Típica desse frenético trânsito rítmico é Ogaden. A arte quase arquitetônica de criação climática, que aponta para a maturidade da Marmota, atinge, aqui, o paroxismo: diferentes paisagens são engendradas; a respiração da música diferencia, aos poucos, seu próprio batimento (no que se percebe a influência de Miles). Prospectar, aqui, é estabelecer essa arena de climas moventes, trabalhar o chão arenoso para o improviso. A faixa começa “meio alienígenas no deserto”, na descrição de Moser. Deserto extra-terrestre que é assaltado pela psicodelia à moda Pink Floyd. Nos minutos subsequentes, a percussão enfatiza as colorações ibéricas do flamenco, problematizadas no timbre metálico da guitarra (com gosto de Dream Theater). O deslizamento final leva a uma calmaria dissonante e inquieta, que encerra o álbum quase requisitando um novo começo.
É na joia do disco, Maraca #7, de Bittencourt, que o sotaque brasileiro se torna mais incisivo, com significantes pinceladas de Egberto Gismonti. A levada na bateria é uma citação de Nenê, percussionista de Hermeto. O piano deforma as melodias tropicais como que num exercício de expressionismo abstrato musical. Aparece um Brasil em sua melhor forma: a oswaldiana, antropofágica, que consome o que não é nosso para regurgitar o universal depois de processado pelo aparelho digestório nacional. Mas esse processamento não se faz por projeção, em pautas definidas. Se faz por prospecção: a música é produzida num jogo, em respostas e reciprocidades, numa risada.
Havoc inicia com pose de sonata clássica, e apresenta o tema principal no piano. Mas só se caracteriza totalmente quando aparece a interação desta camada virtuose com o motivo circular que a guitarra executa em ostinato, emergindo aos poucos do plano de fundo. O solo de guitarra mobiliza todos os instrumentos em diversas rupturas de temporalidade. A pulsão é amortecida no solo de baixo, oásis de repouso num deserto de hiperatividade, que lembra a expressividade quase ritualística de um Charlie Haden, preparando as variações subsequentes sobre o tema final. O encerramento novamente exige fina sincronia dos instrumentistas.
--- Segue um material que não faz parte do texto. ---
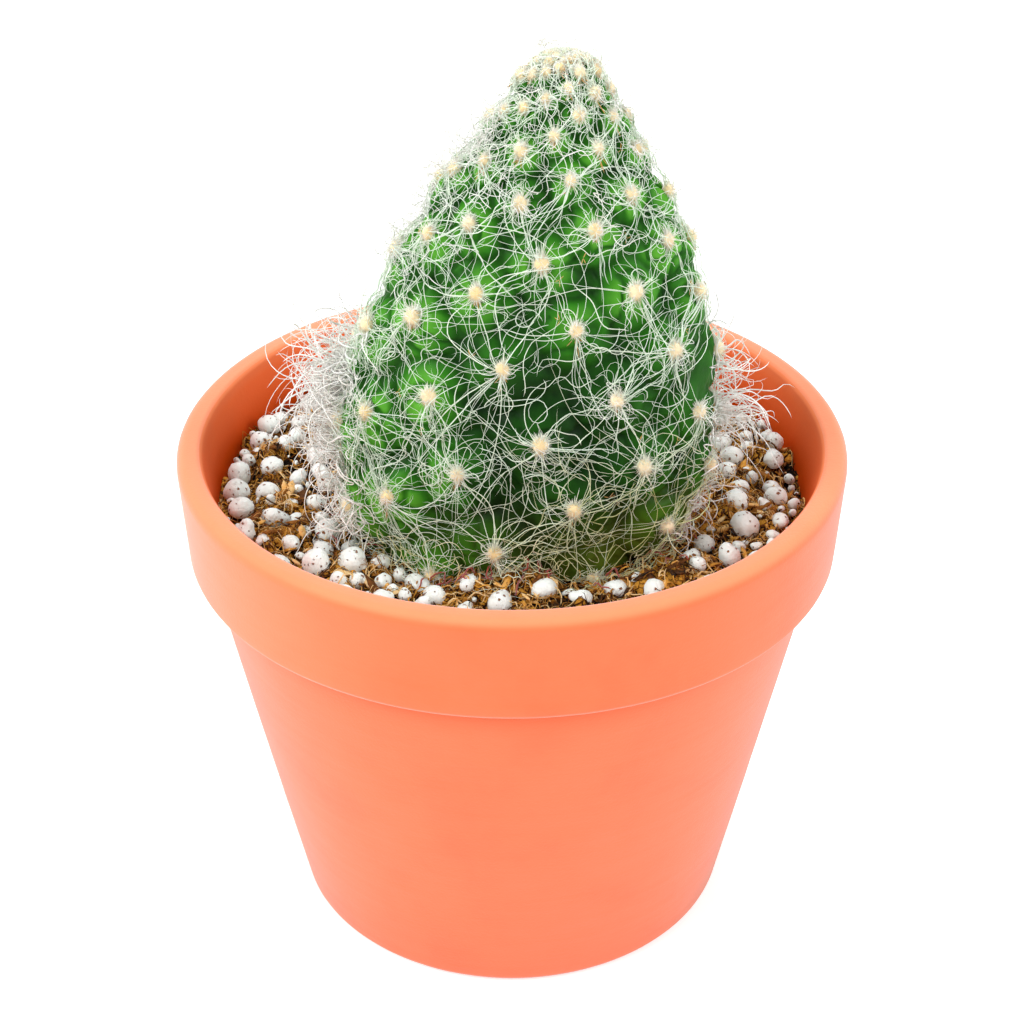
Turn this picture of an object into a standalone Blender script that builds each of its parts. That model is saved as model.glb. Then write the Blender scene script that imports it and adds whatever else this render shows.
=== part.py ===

Distant layers é uma balada que explora as camadas mais profundas da imagem sonora. À maneira da guitarra que irrompe do fundo para a figura, o Prospecto torna-se uma dobra. Prospectar é dobrar-se sobre si mesmo, fundando, em reviravoltas, camadas cada vez mais complexas. A influência de exploradores das mais sofisticadas tessituras musicais no jazz contemporâneo, como Mark Guiliana, é clara por aqui, nessas dobras reincidentes.
Dobras que se expressam também no projeto gráfico: o envelope desdobra-se em pôster do artista gráfico André Bergamin, cuja estética hiperpovoada é dobrada e redobrada no encarte que, por sua vez, dobra (ou prospecta) a própria musicalidade desértica e arenosa da Marmota.
Caso inédito de álbum cuja música funda um verbo: prospectar. Já se disse que o desafio da crítica musical é a questão do adjetivo. E também, depois, que a do advérbio. Nenhum problema aqui: a música se torna prospectiva, prospectando.